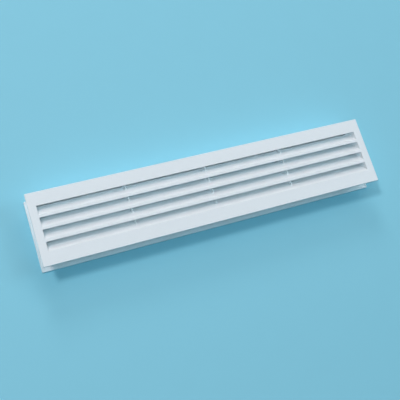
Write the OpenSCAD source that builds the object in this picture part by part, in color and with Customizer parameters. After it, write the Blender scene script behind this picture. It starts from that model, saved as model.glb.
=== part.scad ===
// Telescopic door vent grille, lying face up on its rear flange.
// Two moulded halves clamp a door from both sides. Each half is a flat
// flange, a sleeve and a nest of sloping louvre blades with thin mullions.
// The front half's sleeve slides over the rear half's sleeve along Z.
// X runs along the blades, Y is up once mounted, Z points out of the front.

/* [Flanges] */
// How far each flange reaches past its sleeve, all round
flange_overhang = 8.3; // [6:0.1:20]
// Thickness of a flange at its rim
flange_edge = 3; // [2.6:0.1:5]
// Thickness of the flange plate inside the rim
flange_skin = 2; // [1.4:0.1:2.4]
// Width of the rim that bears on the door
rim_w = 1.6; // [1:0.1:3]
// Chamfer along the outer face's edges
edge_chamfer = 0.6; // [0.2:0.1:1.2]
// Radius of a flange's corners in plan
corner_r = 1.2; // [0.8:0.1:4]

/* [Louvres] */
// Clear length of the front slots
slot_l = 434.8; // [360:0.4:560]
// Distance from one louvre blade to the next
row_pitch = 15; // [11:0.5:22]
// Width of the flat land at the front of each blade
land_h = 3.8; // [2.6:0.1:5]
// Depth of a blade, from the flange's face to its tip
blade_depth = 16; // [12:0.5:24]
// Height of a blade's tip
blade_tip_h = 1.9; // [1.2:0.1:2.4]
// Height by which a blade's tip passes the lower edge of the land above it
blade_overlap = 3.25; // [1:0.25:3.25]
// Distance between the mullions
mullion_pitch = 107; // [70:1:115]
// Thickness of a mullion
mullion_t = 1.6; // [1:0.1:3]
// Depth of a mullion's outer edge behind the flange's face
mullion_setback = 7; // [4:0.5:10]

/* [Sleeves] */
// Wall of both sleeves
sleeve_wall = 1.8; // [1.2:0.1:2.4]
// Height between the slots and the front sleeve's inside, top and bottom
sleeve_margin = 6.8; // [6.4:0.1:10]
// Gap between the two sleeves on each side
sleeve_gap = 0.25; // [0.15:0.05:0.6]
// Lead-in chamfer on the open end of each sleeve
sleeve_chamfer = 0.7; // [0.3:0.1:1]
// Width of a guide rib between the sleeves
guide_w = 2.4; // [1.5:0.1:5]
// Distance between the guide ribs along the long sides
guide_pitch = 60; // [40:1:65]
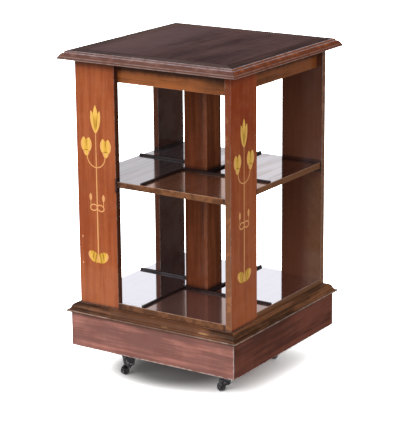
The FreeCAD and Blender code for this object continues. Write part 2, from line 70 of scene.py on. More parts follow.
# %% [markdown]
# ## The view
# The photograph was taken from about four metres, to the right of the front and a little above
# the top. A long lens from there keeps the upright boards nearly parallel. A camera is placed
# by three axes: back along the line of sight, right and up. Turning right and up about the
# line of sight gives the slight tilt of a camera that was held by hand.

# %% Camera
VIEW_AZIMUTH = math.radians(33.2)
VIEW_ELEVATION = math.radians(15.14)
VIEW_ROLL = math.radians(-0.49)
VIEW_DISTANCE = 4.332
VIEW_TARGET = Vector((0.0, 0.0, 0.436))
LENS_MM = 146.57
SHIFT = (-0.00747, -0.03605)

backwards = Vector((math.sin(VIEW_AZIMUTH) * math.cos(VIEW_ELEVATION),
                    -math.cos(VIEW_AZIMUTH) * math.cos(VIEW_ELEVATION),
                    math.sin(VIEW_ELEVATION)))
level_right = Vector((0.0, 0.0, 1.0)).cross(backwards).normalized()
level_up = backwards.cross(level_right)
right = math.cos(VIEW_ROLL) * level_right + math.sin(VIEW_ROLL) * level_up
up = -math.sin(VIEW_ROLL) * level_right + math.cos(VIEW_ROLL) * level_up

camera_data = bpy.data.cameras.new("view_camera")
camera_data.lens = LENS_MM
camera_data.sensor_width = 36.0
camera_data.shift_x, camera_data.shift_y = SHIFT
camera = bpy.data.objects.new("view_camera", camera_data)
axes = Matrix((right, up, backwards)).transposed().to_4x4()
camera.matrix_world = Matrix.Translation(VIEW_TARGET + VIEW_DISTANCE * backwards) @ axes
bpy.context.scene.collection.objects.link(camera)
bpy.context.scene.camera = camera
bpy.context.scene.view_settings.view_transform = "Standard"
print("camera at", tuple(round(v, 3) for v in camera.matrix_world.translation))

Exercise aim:
Write out word for word only the lines from the start of the entries down to the line with "corner_r = 1.2; // [0.8:0.1:4]", please, including both ends.

Answer below:
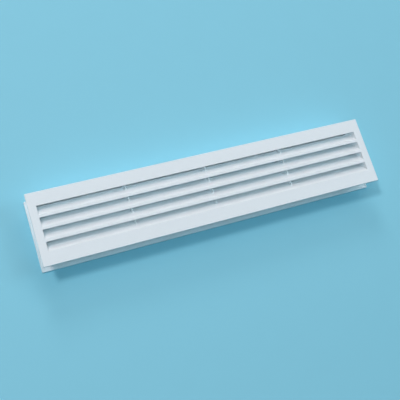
Write the OpenSCAD source that builds the object in this picture part by part, in color and with Customizer parameters. After it, write the Blender scene script behind this picture. It starts from that model, saved as model.glb.
=== part.scad ===
// Telescopic door vent grille, lying face up on its rear flange.
// Two moulded halves clamp a door from both sides. Each half is a flat
// flange, a sleeve and a nest of sloping louvre blades with thin mullions.
// The front half's sleeve slides over the rear half's sleeve along Z.
// X runs along the blades, Y is up once mounted, Z points out of the front.

/* [Flanges] */
// How far each flange reaches past its sleeve, all round
flange_overhang = 8.3; // [6:0.1:20]
// Thickness of a flange at its rim
flange_edge = 3; // [2.6:0.1:5]
// Thickness of the flange plate inside the rim
flange_skin = 2; // [1.4:0.1:2.4]
// Width of the rim that bears on the door
rim_w = 1.6; // [1:0.1:3]
// Chamfer along the outer face's edges
edge_chamfer = 0.6; // [0.2:0.1:1.2]
// Radius of a flange's corners in plan
corner_r = 1.2; // [0.8:0.1:4]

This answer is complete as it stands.